Face aux risques et aux menaces qui nous entourent, la première condition du succès demeure bien la volonté déterminée d’y faire face - dans le strict respect du droit international - en consentant l’effort nécessaire. Comme au Mali, comme en Libye, comme en Afghanistan, cette même volonté et détermination à agir, la France n’a eu de cesse de la mettre en œuvre. Elle vient encore de le prouver en décidant de maintenir son effort de défense à des niveaux importants, malgré les crises financière et budgétaire. La France ne baisse pas la garde.
C’est aussi à ce titre que la France entend participer au renforcement des capacités de souveraineté des Etats en Asie Pacifique. Comme le souligne notre dernier Livre blanc, "l'ordre international requiert de chaque Etat qu'il assure la garde du territoire sur lequel il exerce sa souveraineté, non seulement pour le compte de son peuple, mais aussi pour celui de la communauté internationale. Face aux menaces comme aux risques, l'Etat est la première ligne de défense, le premier échelon de réponse. Que cet échelon soit inefficace, qu'il soit bousculé, et le problème à traiter prend aussitôt une dimension nouvelle et beaucoup moins maîtrisable".
3. – La Francearticule ainsi sa politique de coopération de défense autour de plusieurs axes :
- tout d’abord, l’intensification de ses dialogues politico-militaires à travers lesquels nous pouvons construire des relations de confiance, échanger nos expériences et nos connaissances sur le contexte régional et international ;
- la coopération militaire, afin d’aider nos partenaires à disposer d'un outil de défense efficace, et faciliter ainsi des actions coordonnées avec nos forces, y compris sous la forme d’exercices conjoints ;
- la coopération en matière d'armement et d’équipements de défense, y compris dans ses aspects technologiques et industriels. Cette coopération que la France entend renforcer avec les pays qui partagent nos valeurs de façon durable et constante, dans la confiance, doit contribuer à l'autonomie d'action et aux capacités de défense de nos partenaires.

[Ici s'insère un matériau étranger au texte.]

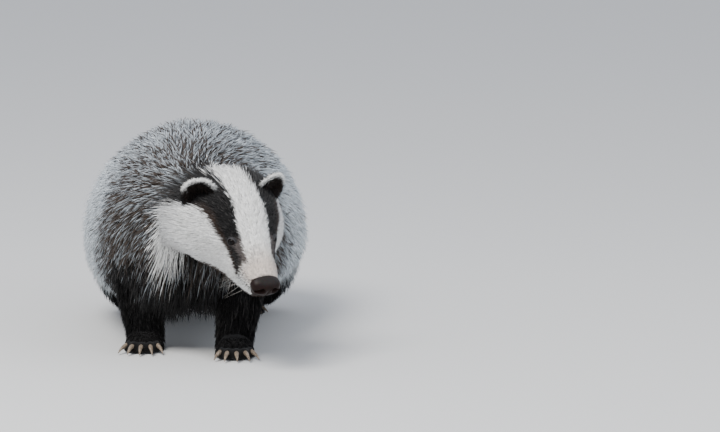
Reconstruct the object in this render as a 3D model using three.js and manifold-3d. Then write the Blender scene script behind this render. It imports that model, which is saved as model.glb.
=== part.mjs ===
// A European badger cub, about three months old, walking with its head low: a still, life-size model.
// Millimetres, +Z up. The animal faces -Y, its left side is +X, and its soles rest on Z = 0.
// Rump, trunk, neck and head are one long loft. Legs, tail, ears, lids and lips join it.
// The coat lies on them as flat, tapered locks, and thin cuts part the whole into its nodes.

import * as THREE from "three";
import { mergeVertices } from "three/addons/utils/BufferGeometryUtils.js";
import Module from "manifold-3d";

const wasm = await Module();
wasm.setup();
const { Manifold, Mesh } = wasm;

// Driving sizes
const GAP = 0.3; // between two nodes that touch
const EAR_CENTRE = [46, -90, 165]; // the point midway between the ears
const HEAD_YAW = 27; // degrees towards the animal's left
const HEAD_PITCH = 31; // degrees nose down
const EYE = { side: 21, forward: 54, up: -9, radius: 5.6 };
const EYE_OUT = { yaw: 52, rise: 12 }; // degrees from straight ahead to the way an eye looks
const LID = { ring: 5.3, tube: 1.7, out: 2.4 };
const NOSE = { forward: 99, up: -29.5, half: [15.2, 9, 9.8], tilt: 12 };
const NOSTRIL = { side: 7.2, forward: 106.5, up: -29, half: [2.3, 4, 3.1], turn: 25 };
const EAR = { side: 37, forward: -2, up: 5, half: [16.5, 6.5, 19], turn: [-14, 34, 22] };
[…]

- La promotion d’une architecture de sécurité régionale enfin et la promotion de mesures de confiance : à cet égard, la volonté politique d’institutionnalisation d’une structure de coopération régionale telle que l’ASEAN nous paraît constituer un axe fondamental. Si le chemin reste long, l’ASEAN, pionnière du multilatéralisme et de la sécurité collective en Asie, montre l’exemple. La France souhaite, à cet égard, la finalisation rapide du Code de conduite de l’ASEAN sur la sécurité maritime.

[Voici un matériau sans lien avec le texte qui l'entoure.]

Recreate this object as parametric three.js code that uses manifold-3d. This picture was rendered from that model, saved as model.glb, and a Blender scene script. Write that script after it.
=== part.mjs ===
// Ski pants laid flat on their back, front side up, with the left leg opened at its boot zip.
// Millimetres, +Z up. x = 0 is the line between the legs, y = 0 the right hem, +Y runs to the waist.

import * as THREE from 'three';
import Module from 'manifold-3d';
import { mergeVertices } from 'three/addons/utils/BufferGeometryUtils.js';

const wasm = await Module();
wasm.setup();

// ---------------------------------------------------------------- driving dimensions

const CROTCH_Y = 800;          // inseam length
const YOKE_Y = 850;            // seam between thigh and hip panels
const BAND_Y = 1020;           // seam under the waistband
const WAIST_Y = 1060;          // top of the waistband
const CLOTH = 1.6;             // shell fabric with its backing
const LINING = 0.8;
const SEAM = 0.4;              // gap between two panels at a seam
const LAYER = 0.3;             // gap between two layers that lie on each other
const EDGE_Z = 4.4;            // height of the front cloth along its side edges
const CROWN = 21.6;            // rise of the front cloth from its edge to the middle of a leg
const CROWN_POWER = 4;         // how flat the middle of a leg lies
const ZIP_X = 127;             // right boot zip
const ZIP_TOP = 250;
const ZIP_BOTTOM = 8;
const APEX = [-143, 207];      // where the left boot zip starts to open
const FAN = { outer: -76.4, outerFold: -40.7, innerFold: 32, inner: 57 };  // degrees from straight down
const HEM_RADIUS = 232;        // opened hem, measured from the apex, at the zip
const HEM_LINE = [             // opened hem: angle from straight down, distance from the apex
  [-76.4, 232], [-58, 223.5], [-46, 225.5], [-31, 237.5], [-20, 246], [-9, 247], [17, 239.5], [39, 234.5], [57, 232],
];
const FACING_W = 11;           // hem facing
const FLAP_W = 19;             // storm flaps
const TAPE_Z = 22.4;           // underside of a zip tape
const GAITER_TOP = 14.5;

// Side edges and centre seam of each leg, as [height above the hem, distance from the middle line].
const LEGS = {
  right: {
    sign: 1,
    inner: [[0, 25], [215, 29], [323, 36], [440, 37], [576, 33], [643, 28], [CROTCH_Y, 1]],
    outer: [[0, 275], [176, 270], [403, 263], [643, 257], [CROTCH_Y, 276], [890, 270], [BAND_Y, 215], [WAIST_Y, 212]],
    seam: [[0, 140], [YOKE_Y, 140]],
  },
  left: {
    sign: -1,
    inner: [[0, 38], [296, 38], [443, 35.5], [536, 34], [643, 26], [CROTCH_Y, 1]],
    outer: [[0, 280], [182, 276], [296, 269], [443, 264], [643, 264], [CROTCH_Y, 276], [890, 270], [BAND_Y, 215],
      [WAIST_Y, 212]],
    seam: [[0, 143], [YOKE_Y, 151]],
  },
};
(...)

La France encourage cette initiative pragmatique. C’est pourquoi elle est disponible pour toute initiative visant à développer la confiance entre les Etats, qui, au-delà de leurs intérêts communs, restent trop souvent prisonniers de contentieux bilatéraux. La France entend développer des partenariats de long terme, avec toutes les institutions, comme l’ADMM+, qui contribuent à garantir la sécurité régionale, mais également avec leurs Etats membres.
A ce titre, plusieurs pistes pourraient, me semble-t-il, être explorées :
- En termes de maîtrise des armements, la grande avancée a été l'adoption du Traité sur le commerce des armes. Pour la première fois, les Etats ont accepté un instrument qui crée des normes de contrôle des transferts d'armes et de lutte contre les trafics illicites.

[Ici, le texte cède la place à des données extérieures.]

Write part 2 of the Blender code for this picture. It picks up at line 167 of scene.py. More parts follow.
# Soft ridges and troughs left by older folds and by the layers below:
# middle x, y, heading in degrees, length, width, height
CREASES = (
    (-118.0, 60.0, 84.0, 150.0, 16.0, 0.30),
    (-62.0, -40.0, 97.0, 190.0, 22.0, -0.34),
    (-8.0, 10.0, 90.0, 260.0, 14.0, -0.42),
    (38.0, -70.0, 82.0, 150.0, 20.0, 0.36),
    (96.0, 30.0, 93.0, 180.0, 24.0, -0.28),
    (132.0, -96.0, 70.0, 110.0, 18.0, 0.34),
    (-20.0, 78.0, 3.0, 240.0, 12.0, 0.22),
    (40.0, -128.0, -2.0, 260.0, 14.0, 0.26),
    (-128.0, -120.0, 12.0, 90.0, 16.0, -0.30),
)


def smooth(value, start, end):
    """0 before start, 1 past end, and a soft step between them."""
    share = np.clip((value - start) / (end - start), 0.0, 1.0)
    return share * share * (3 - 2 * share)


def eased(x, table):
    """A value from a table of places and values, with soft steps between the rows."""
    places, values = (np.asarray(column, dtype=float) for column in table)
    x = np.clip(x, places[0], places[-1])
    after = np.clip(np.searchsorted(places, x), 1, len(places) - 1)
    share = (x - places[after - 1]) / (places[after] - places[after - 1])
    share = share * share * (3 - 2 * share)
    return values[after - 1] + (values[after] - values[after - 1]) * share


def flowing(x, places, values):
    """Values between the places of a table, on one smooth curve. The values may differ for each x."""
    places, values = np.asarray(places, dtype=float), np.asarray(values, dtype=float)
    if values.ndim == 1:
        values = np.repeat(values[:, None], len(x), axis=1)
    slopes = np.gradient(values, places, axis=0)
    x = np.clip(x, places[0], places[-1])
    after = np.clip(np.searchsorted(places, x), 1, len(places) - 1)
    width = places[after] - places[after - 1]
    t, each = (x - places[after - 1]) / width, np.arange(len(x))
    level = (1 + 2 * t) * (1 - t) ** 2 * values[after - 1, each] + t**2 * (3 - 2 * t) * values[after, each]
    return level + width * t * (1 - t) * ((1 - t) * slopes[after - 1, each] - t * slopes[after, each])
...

- Deuxièmement, de nombreux pays participent aujourd'hui à la lutte contre la piraterie maritime, et donc à la sécurisation des flux. Dans cette perspective, la France étudie aujourd'hui une candidature à l’accord de coopération régionale de lutte contre la piraterie navale en Asie (ReCAAP).
- En ce qui concerne la cybersécurité, la France souhaite pouvoir engager ou renforcer, avec ses grands partenaires de la zone Asie Pacifique, le dialogue que cette menace rend plus que jamais indispensable.
- Nous ne pouvons enfin oublier que le renforcement dans la zone Asie Pacifique de la coopération de défense doit intégrer le renforcement de notre capacité d’interopérabilité pour des opérations d’assistance humanitaire et d’assistance en cas de catastrophe naturelle. Des avancées importantes ont été réalisées dans le Pacifique sud. La France, forte de son expérience, est prête à contribuer à toute réflexion supplémentaire sur ce thème fondamental.
Mesdames et Messieurs,
C’est par le dialogue, bilatéral et multilatéral, que la politique fonde sa légitimité. Raymond Aron a dit de la guerre froide qu’elle était une « ère de guerre improbable et de paix impossible ». Je reste convaincu que, si les guerres et les crises demeurent toujours une possibilité, en Asie peut-être plus qu'ailleurs, la paix et le développement n’en constituent pas moins une exigence. Notre responsabilité, la responsabilité de la France, comme de celles des Nations ici, à travers le renforcement de la coopération de défense, est d’encourager nos échanges pour transformer les risques de conflit en réassurances, pour prévenir, et circonscrire les facteurs de déstabilisation. Incontestablement le Dialogue du Shangri-La apporte une pierre essentielle à cet édifice.
Je vous remercie de votre attention.